From that point on, Miller made environmental issues her business. “That cultivated my interest, and with the anthro background, I asked, what’s the role of people nurturing or harming nature? What’s their relationship with nature? It slowly evolved for me over time at UToledo.

Markie Miller, a local environmental activist and graduate of UToledo, wrote her master’s thesis on the Lake Erie Bill of Rights for her degree from the University of Idaho. Miller also is a former Americorps member, who managed Toledo’s Ohio Theatre and Event Center.

“I never had aspirations to go to grad school,” Miller says. “But they [the Metresses] helped shaped my activism. I visit with them whenever I can. I recently talked for a course on civil disobedience on campus, and I visited with them.”

The Toledoans for Safe Water members align their activism for Lake Erie with the rights of nature movement. Miller sees this movement as an expansion of rights. “For me, it’s about looking back through movements in time, which were met with severe criticism and opposition. So, you had the abolitionists and the suffragists and the civil rights movement. And you had all of these moments in time where you’re creating confrontations, but you’re doing so in a way that’s expanding people’s rights,” says Miller. “I see rights of nature in line with those, to say that in doing this, we’re not revoking the rights of individuals but expanding on the rights of a system that has sustained us for so long.”
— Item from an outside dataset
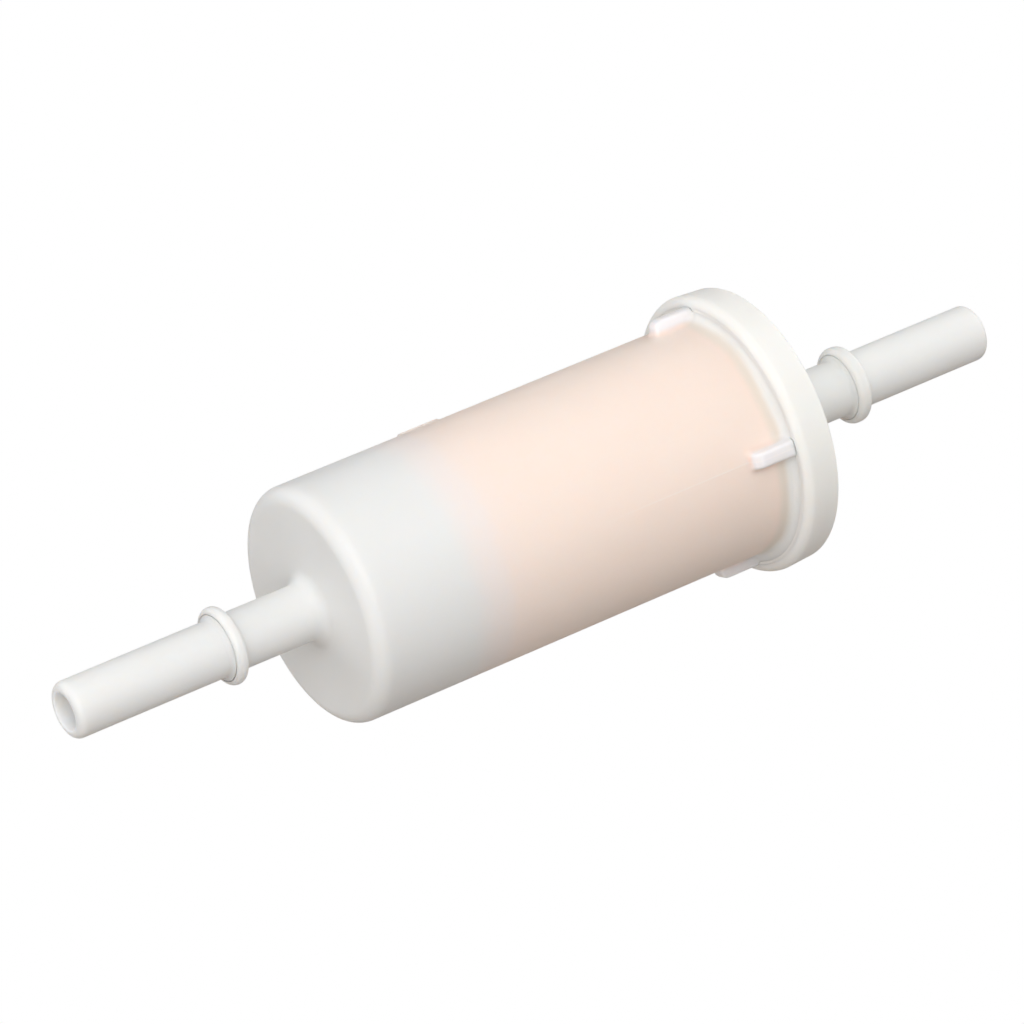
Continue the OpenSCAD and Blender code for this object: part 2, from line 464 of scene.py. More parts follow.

In Miller’s opinion, the opportunity for citizens to speak up for their own rights connects with speaking up on behalf of nature. “If people take anything from the Lake Erie Bill of Rights, even if you’re not on board with rights of nature yet, you should at least be aware that this is also about upholding your democratic rights, your right to vote, your right to decide, and when you can’t say, ‘I don’t want this unsustainable practice to go on in my community,’ you really are voiceless.”